Suez Canal closure cannot be completely ruled out
Peter Sand, chief analyst at the freight platform Xeneta, is therefore already warning of a possible closure of the Suez Canal. It is not likely, he emphasizes, but it cannot be ruled out either. Following the experience with the “Ever Given” in 2021 and the consequences of the blockage of the canal at that time, the shipping industry is very concerned about a possible similar scenario. The current situation could therefore have serious consequences for global supply chains.
Accordingly, the maritime industry is increasing pressure on politicians to take swift action to improve the security situation. The European Shipowners’ Association (ECSA) and the European Transport Workers’ Union (ETF) called for “immediate action” on Friday. “The lives and safety of our seafarers are at risk as attacks increase daily. Seafarers are the beating heart of the shipping industry, and their ability to perform their duties without fear for their safety is crucial,” the ETF stated. ECSA also emphasized that shipping is the cornerstone of European security – “from energy to food supplies and supply chain security.”

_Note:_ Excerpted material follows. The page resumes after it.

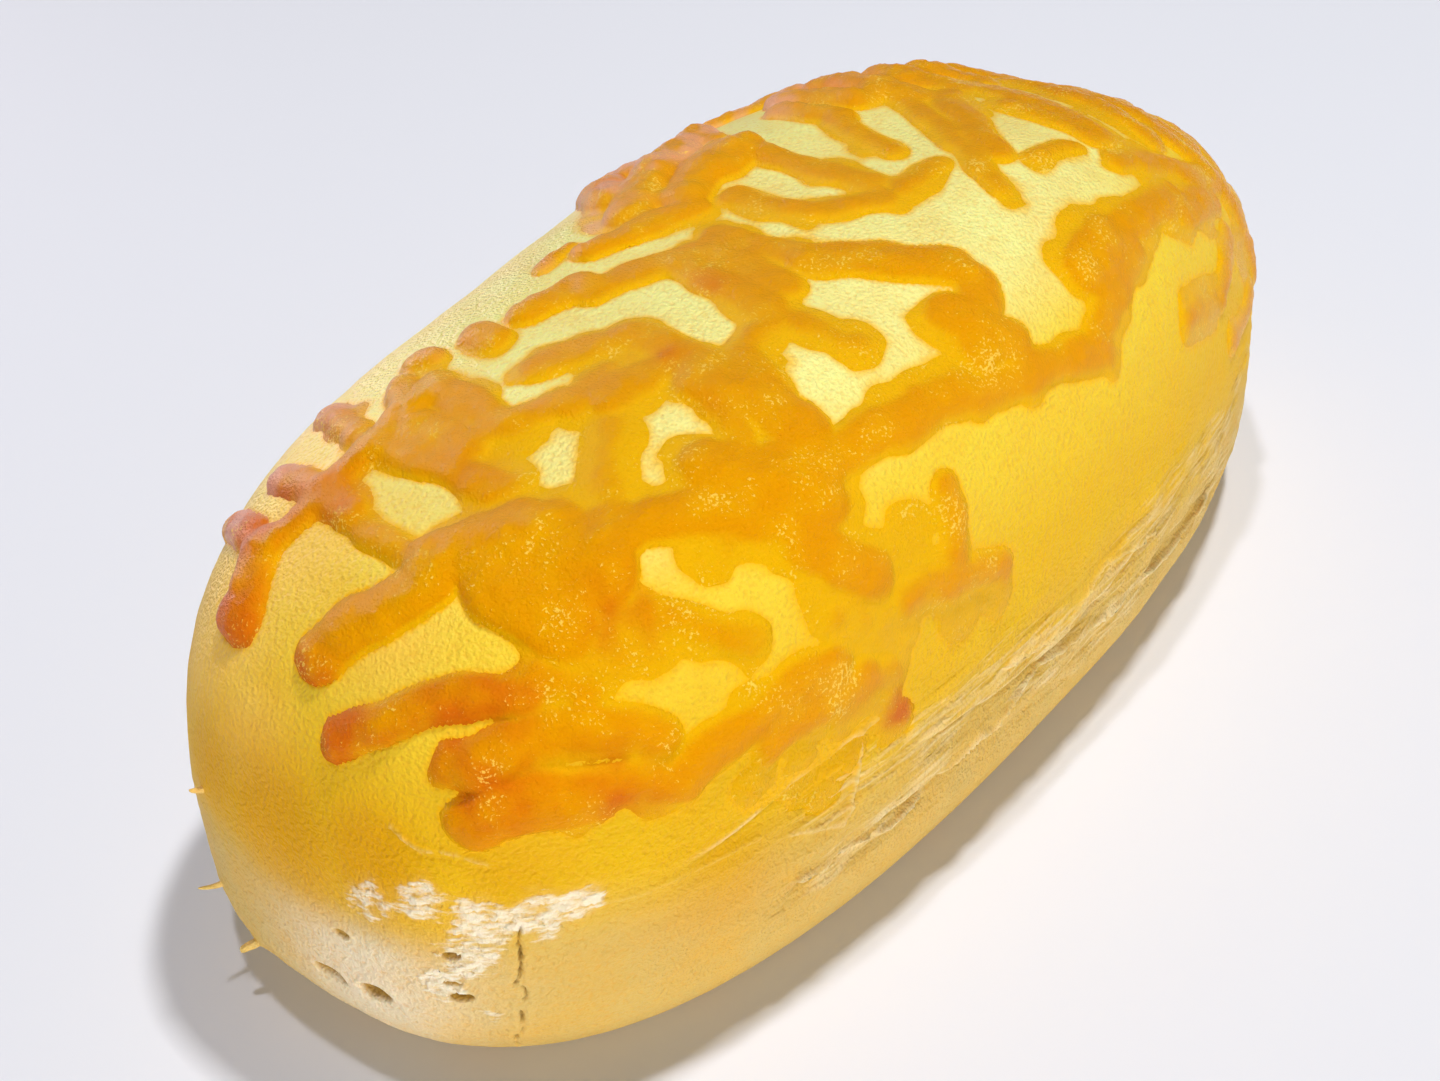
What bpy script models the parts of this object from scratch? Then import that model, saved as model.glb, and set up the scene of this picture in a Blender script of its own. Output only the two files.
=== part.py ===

On Thursday, the German Shipowners’ Association (VDK) had already called for protection against the Houthi attacks. “Germany and the European Union must take the situation very seriously,” said VDR General Manager Martin Kröger.
Ships are already being diverted
This is all the more true given that the first effects on maritime traffic are already being observed. Danish shipping expert Lars Jensen of Vespucci Maritime reported on Friday on the social network LinkedIn that several major liner shipping companies had turned back ships that were en route to the crisis region. Another possible consequence, he said, could be that the carriers could reroute ships around southern Africa. Some Israeli ships have reportedly already chosen this route, albeit at the cost of significantly longer transport times. The detour is expected to add about twelve days to the journey.
To make matters worse, the Panama Canal, the second waterway crucial for east-west traffic, cannot be fully utilized due to the ongoing low water situation. Accordingly, the Suez Canal is currently experiencing particularly heavy traffic.
Rising risk premiums and surcharges
The consequences of the increased attacks are already being felt in the insurance markets, which in turn is impacting transport prices. According to experts, the cost of insurance coverage has doubled, and for Israeli shipowners, it has more than tripled, assuming they still receive coverage at all. Various shipping companies have responded by imposing a “War Risk Surcharge” of $50 to $100 per container to pass on the increased risk premiums.
Neil Roberts, Head of Marine and Aviation at Lloyd’s Market Association and Chairman of the Policy Forum at the international insurance association IUMI, sees the attack on the “Galaxy Leader,” which has now been followed by numerous others, as a “watershed moment.” This requires a rethinking of ship security, as such an incident “is not foreseen in any merchant ship safety procedure manual.” As a result, trade in the region has entered another phase of risk and uncertainty, in which political motives collide with commercial operations, he writes in a post for the IUMI blog.